The owner's deposit checklist
- At lease signing: deposit amount in the lease, compliant Florida account or manager escrow named, s. 83.505 e-mail consent included.
- Confirm in the management agreement who holds the deposit, who prepares notices, and who signs them.
- Move-in: dated inspection report and photo set, copy to the tenant.
- During the tenancy: never touch the funds; if the holding arrangement changes, notify as required.
- The day notice is given: diarize termination date, day 15, and day 30.
- Move-out: same-template inspection within days, against the move-in baseline.
- Decision by day 25 at the latest: claim or return.
- No claim: full return within 15 days. Claim: statutory notice with reason by certified mail or compliant e-mail within 30 days.
- Track the tenant's 15-day objection window; absent objection, deduct and remit the balance within 30 days of the notice.
- Archive the whole file, notice receipts included, with the year's tax records.
Frequently asked questions
Is there a maximum deposit in Florida?
Chapter 83 sets no cap for ordinary residential tenancies; the market does. One to two months' rent is the common band, and amounts above that price the unit out against competing listings rather than adding real protection.
Do I owe the tenant interest?
Only if you chose the interest-bearing holding option, in which case the statute fixes the tenant's share: at least 75 percent of the annualized average rate, or 5 percent simple, at your election. In the common non-interest-bearing escrow arrangement, no interest is owed.
Can I hold the deposit in my Canadian account?
No. The statutory options are a separate account in a Florida financial institution or a surety bond filed with the circuit court clerk of the property's county. A manager's Florida escrow account is the standard compliant answer for a remote owner.
What if the tenant disputes my claim within their 15 days?
The deduction stops being automatic: the dispute resolves by agreement or in court, typically small claims, and your inspection file decides it. The objection does not extend your original obligations, which is why the claim should be evidence-grade before it is sent.
The tenant left no forwarding address. Where do I send the notice?
The statute requires certified mail to the last known mailing address, which can be the rental unit itself if nothing newer was provided, or the compliant e-mail where consent exists. Send it anyway and keep the proof: the obligation is to give the notice properly, not to guarantee its reading.
After an eviction, do these deadlines still apply?

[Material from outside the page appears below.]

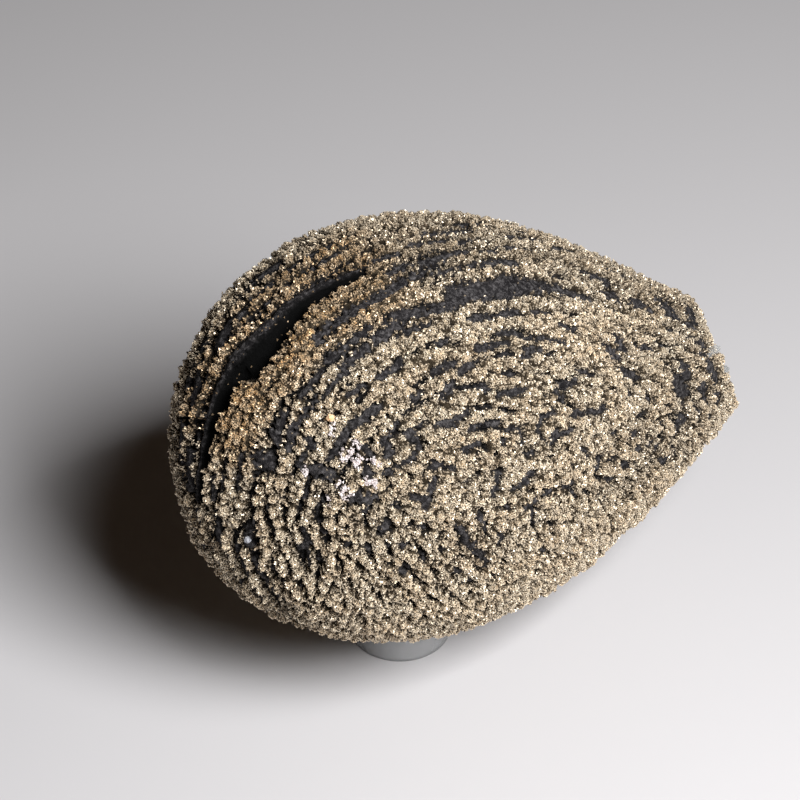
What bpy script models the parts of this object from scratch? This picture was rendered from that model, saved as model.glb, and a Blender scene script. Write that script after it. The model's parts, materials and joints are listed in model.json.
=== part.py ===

Yes. The tenancy's termination through the eviction process starts the same 15 and 30 day clocks on whatever deposit remains, and an owner mid-eviction routinely forgets the second calendar while watching the first.
Does normal wear and tear ever justify a claim?
No. Wear is the cost of the rent you collected. The claim covers unpaid rent and damage beyond wear, and the move-in versus move-out comparison is what separates the two in front of a judge.